**EXERCISE:** Below this line is a set of entries; quote exactly the lines from the line that contains "s in left_rings]])" to the line that contains "before = set(bpy.data.objects)", both lines included.

┏━━

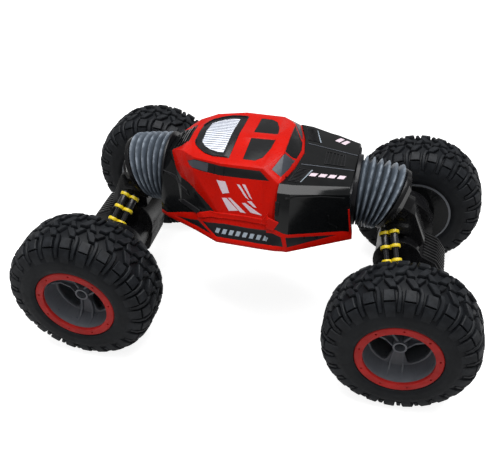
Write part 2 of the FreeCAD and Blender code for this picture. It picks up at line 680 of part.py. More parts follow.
def save_body():
    for name, solids in body_panels().items():
        save(name, solids)
    save("tub", tub())
    save("battery_door", battery_door())
    save("battery_pack", battery_pack())
    save("receiver_board", receiver_board())
    save("power_switch", switch_knob())
    save("belly_screws", [screw(x, y, BELLY_Z + 0.25) for x, y in BELLY_SCREWS])
    save("bulkhead_front", bulkhead(FRONT_WALL, 77.0, FRONT_END_X))
    save("bulkhead_rear", mirror_x(bulkhead(REAR_WALL, 81.05, REAR_END_X)))
    save("bellows_front", bellows(FRONT_END_X))
    save("bellows_rear", mirror_x(bellows(REAR_END_X)))
    save("fold_drive_front", fold_drive())
    save("fold_drive_rear", mirror_x(fold_drive()))


def save_axles():
    for end, turn in (("front", lambda s: s), ("rear", mirror_x)):
        save("knuckle_" + end, turn(knuckle()))
        save("fold_pin_" + end, turn(fold_pin()))
        save("gearbox_" + end, turn(gearbox_case()))
        left_shocks, left_rings = shocks(end), shock_rings(end)
        save("shocks_" + end, [turn(s) for s in left_shocks + [mirror_y(s) for s in left_shocks]])
        save("shock_rings_" + end, [turn(s) for s in left_rings + [mirror_y(s) for s in left_rings]])
        for side, flip in (("left", lambda s: s), ("right", mirror_y)):
            spot = end + "_" + side
            save("arm_" + spot, turn(flip(side_arm())))
            save("motor_" + spot, turn(flip(motor())))
            save("pinion_" + spot, turn(flip(pinion())))


def save_wheels():
    pieces = {"tyre": tyre(), "rim": rim(), "clamp_ring": clamp_ring(), "wheel_shaft": wheel_shaft()}
    for end, turn in (("front", lambda s: s), ("rear", mirror_x)):
        for side, flip in (("left", lambda s: s), ("right", mirror_y)):
            for name, shape in pieces.items():
                save(name + "_" + end + "_" + side, turn(flip(shape)))


save_body()
save_axles()
save_wheels()
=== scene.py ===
import json
import math

import bmesh
import bpy
from mathutils import Matrix, Vector
from mathutils.bvhtree import BVHTree


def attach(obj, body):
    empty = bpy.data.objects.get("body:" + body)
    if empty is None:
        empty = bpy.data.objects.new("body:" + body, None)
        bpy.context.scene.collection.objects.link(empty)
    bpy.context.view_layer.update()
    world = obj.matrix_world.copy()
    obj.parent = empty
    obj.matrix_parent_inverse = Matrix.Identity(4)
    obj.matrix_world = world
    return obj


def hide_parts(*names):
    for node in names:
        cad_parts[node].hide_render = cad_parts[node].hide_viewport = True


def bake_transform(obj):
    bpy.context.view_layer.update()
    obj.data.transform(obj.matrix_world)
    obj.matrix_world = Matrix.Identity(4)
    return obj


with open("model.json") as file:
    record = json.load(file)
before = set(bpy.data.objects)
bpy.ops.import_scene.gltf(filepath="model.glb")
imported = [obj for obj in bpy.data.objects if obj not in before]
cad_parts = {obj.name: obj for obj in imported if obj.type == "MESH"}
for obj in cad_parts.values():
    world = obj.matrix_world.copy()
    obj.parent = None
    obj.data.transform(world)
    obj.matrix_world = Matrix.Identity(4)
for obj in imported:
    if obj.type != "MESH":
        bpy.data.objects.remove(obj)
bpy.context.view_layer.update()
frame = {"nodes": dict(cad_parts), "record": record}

MM = 0.001

# Wheels, in millimetres
AXLE_X = 136.5
AXLE_Z = 65.0
WHEEL_Y = 99.7
TYRE_R = 65.0
TYRE_HALF_WIDTH = 29.85
SECTION_HEIGHT = 30.9
SECTION_POWER = 3.4
TREAD_DEPTH = 3.4
TREAD_REPEATS = 24
# Past FADE_START from the crown, the blocks lose LUG_FADE of height over each LUG_FADE_SPAN
FADE_START = 26.5
LUG_FADE = 1.4
LUG_FADE_SPAN = 12
# How far a block is sunk into the carcass
LUG_ROOT = 0.4

# Fold joints and bellows
PIVOT_X = 103.0
PIVOT_Z = 133.5
ARCH_ANGLE = math.radians(25.0)
BELLOWS_R = 30.5
BELLOWS_NECK_R = 25.0
BELLOWS_RIBS = 6
BELLOWS_WALL = 1.4
BODY_END_X = {"front": 83.2, "rear": 85.8}
COLLAR_OFFSET = 7.1

# Camera, in metres and degrees
CAMERA_SPOT = (0.1097, -0.5021, 0.4677)
CAMERA_AZIMUTH = 12.53
CAMERA_ELEVATION = 41.55
CAMERA_ROLL = 0.48
CAMERA_LENS = 49.9
CAMERA_SHIFT = (-0.0304, 0.1073)

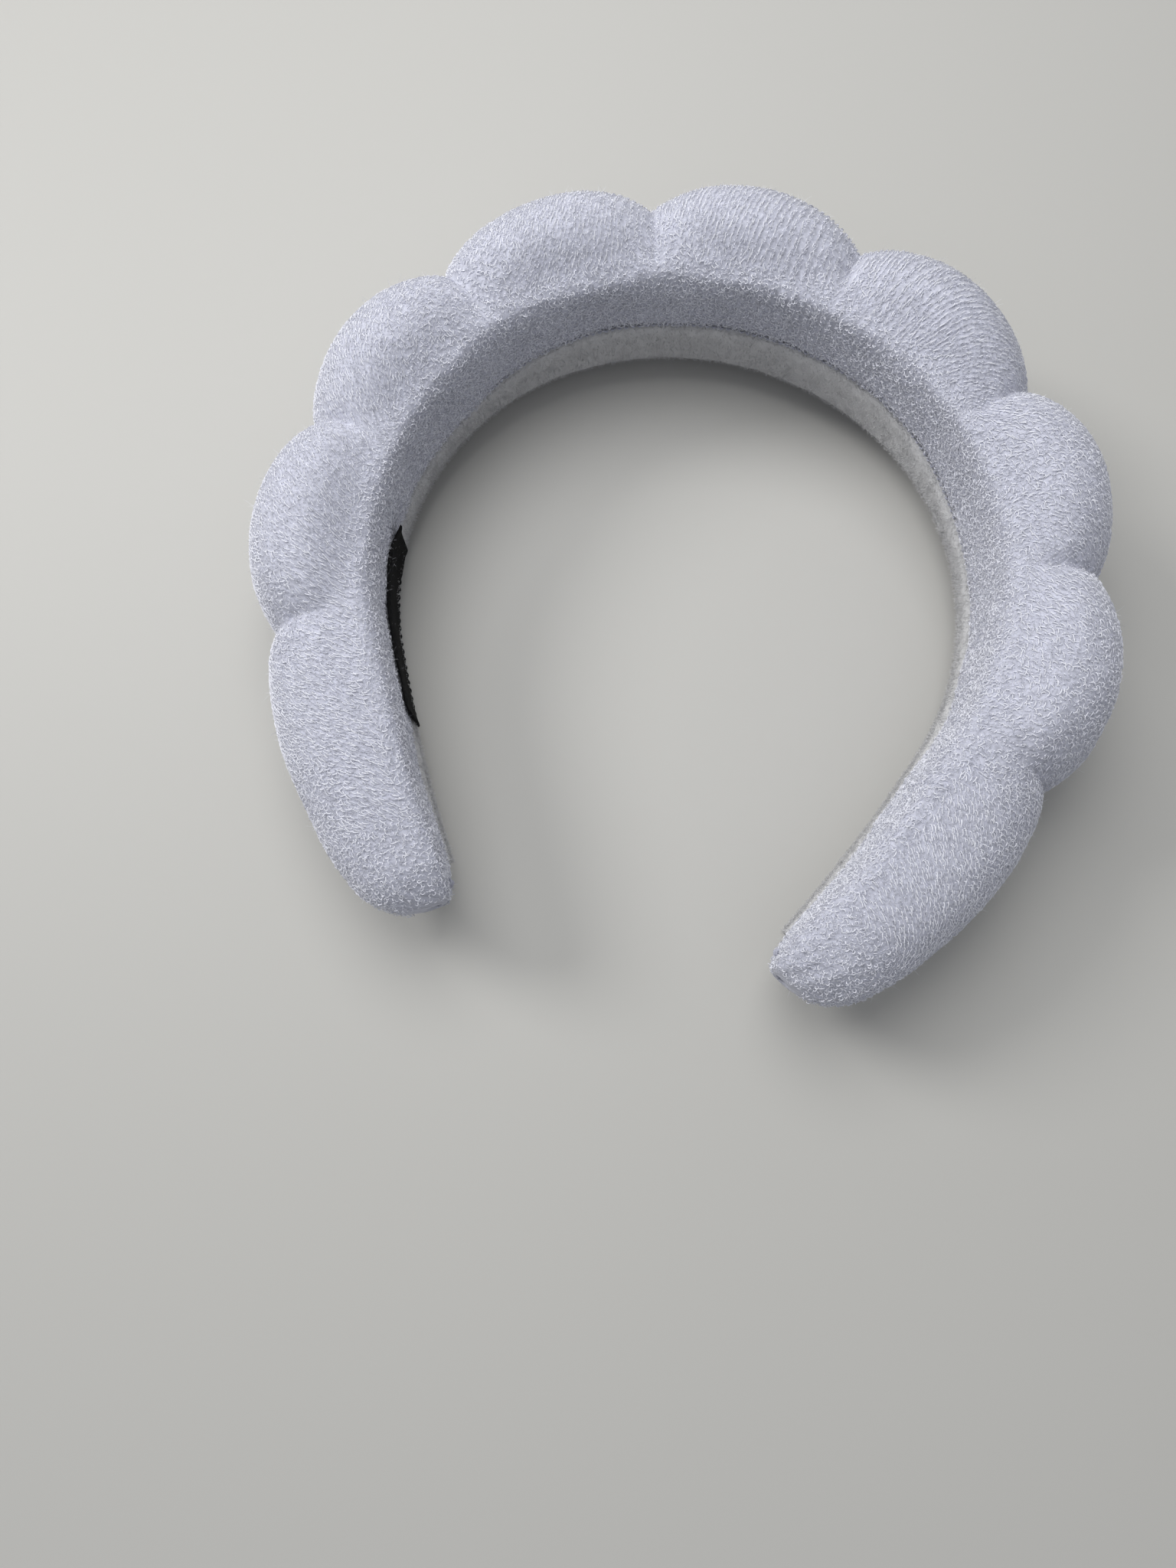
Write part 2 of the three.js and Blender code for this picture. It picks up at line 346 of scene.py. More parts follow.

┗━━

**TASK ANSWER:**
        save("shock_rings_" + end, [turn(s) for s in left_rings + [mirror_y(s) for s in left_rings]])
        for side, flip in (("left", lambda s: s), ("right", mirror_y)):
            spot = end + "_" + side
            save("arm_" + spot, turn(flip(side_arm())))
            save("motor_" + spot, turn(flip(motor())))
            save("pinion_" + spot, turn(flip(pinion())))


def save_wheels():
    pieces = {"tyre": tyre(), "rim": rim(), "clamp_ring": clamp_ring(), "wheel_shaft": wheel_shaft()}
    for end, turn in (("front", lambda s: s), ("rear", mirror_x)):
        for side, flip in (("left", lambda s: s), ("right", mirror_y)):
            for name, shape in pieces.items():
                save(name + "_" + end + "_" + side, turn(flip(shape)))


save_body()
save_axles()
save_wheels()
=== scene.py ===
import json
import math

import bmesh
import bpy
from mathutils import Matrix, Vector
from mathutils.bvhtree import BVHTree


def attach(obj, body):
    empty = bpy.data.objects.get("body:" + body)
    if empty is None:
        empty = bpy.data.objects.new("body:" + body, None)
        bpy.context.scene.collection.objects.link(empty)
    bpy.context.view_layer.update()
    world = obj.matrix_world.copy()
    obj.parent = empty
    obj.matrix_parent_inverse = Matrix.Identity(4)
    obj.matrix_world = world
    return obj


def hide_parts(*names):
    for node in names:
        cad_parts[node].hide_render = cad_parts[node].hide_viewport = True


def bake_transform(obj):
    bpy.context.view_layer.update()
    obj.data.transform(obj.matrix_world)
    obj.matrix_world = Matrix.Identity(4)
    return obj


with open("model.json") as file:
    record = json.load(file)
before = set(bpy.data.objects)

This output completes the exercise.